Imagine our startled shrieks of delight when we clicked off another “wind” video and encountered this big, stubby payoff:
It’s not every day you get to add another mammal to your property species list! Come eat our rats, Mr/Ms Bobcat!
Our corn grew to a ginormous 10′ height this year in our raised pallet beds. The roots of corn are very sturdy; we usually cut the stalks above the roots, and allow the roots to stay in the ground to decompose. Often they are there a year later, still holding the soil.
As it is October and, despite the 95 degree F. temperatures and hot, dry Santa Ana winds that are so typical of Fall here in Southern California, it is time to plant winter crops. Peas are the top of the list to plant. There are many types of peas. Some are valued to be eaten as pods when the peas inside haven’t matured. Some – and these are my favorite – produce juicy round peas that can be shelled and frozen for use all year. Some produce a lot of tendrils, and these along with the new leaves and shoots are eaten in salads and stir-fries, and are very attractive. There are also cowpeas, which are really beans that enjoy warmer weather, so not a candidate for winter crops. Best of all, peas and the rest of the legume family set nitrogen in the soil. They have a symbiotic relations ship with certain bacteria that must live in your soil for this to happen. The plant harvests nitrogen out of the atmosphere, and stores it in nodules on its roots. When the roots die, either from the plant being cut back or dying, the nitrogen is released into the soil in a plant-usable form. No need for chemical nitrogen fertilizers.
One of the problems I’ve had growing the tall peas is having the best supports for them, especially in raised beds. I never seem to have tall enough posts, or the posts fall over and chaos ensues. This year we decided that we’d already grown our pea supports: our corn.
We cut the corn stalks down to about 8 feet; above that the stalk was a little weak, and the stalks would be tall enough for our purposes. Then we planted vining (not bush) peas in and around the base of the corn. We had a lot of success with King Tut peas last year, which had beautiful purple pods (but green peas), so we opted for more of these in this bed.
Now the peas are growing rapidly, and we’ll be able to train them up the sturdy, straight corn stalks with the help of some twine.

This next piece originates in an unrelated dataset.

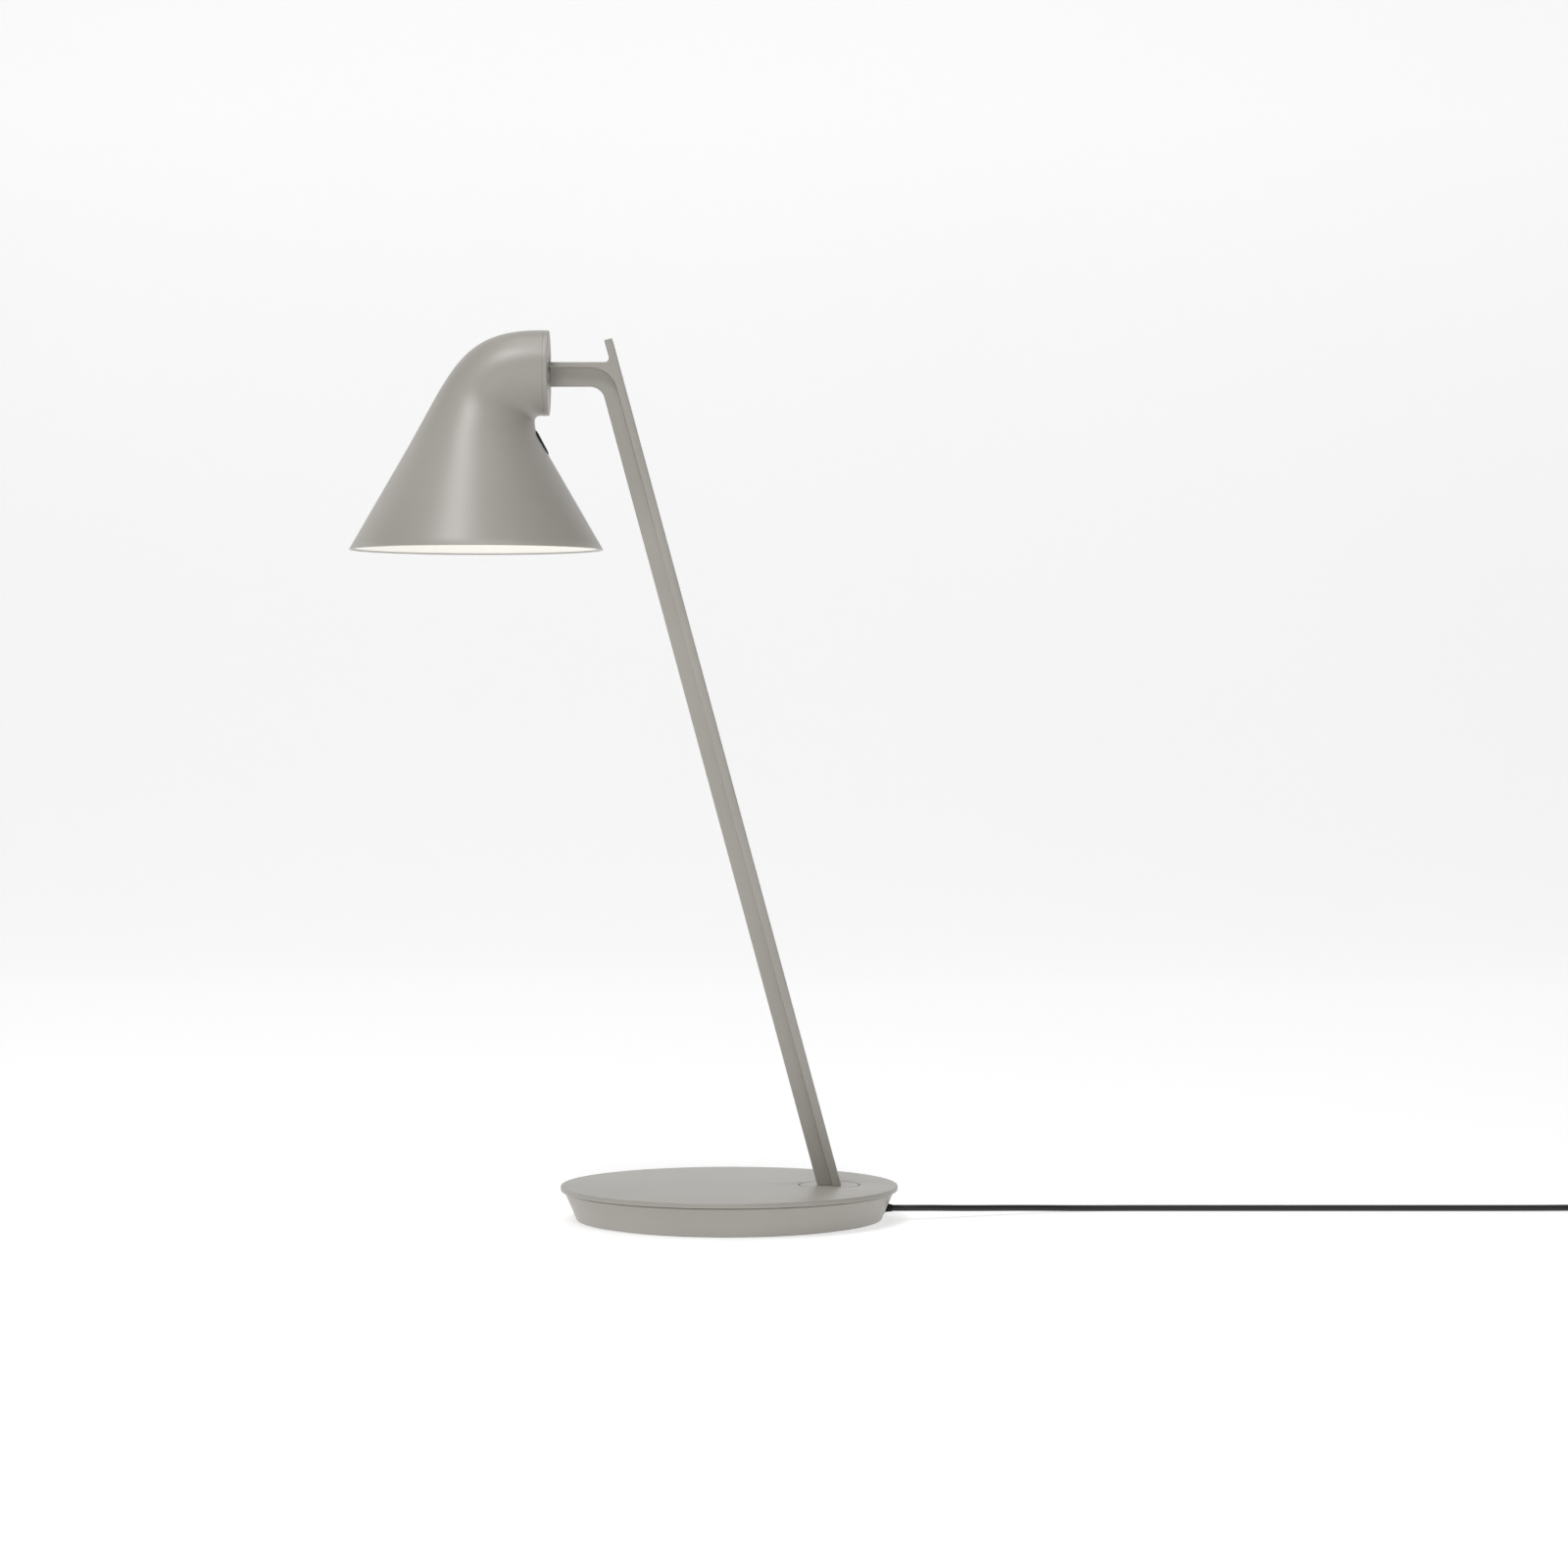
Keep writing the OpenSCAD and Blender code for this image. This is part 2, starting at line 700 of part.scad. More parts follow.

When the peas are done, we can either use the stalks all over again for another climber, depending upon how they last over winter, or we cut the corn and the pea plants at the surface of the soil and put the whole pile into a compost pile, or into another raised bed. Corn is a hungry plant, so the pea’s nitrogen-fixing capability will help restore fertility to that raised bed. Remember that we use no fertilizer other than in-bed composting using kitchen scraps, plant cuttings, manure from our hens, and leaves, and anything else that will decompose. The beds are being watered by salty well water, too.
To help deter mice we sprinkle red pepper flakes over the seeds, and Miranda makes up a spray bottle full of hot sauce and water and sprays the beds in the evenings.
Re-purposing is so fun, especially when the result is better soil, healthier plants, and less work for us!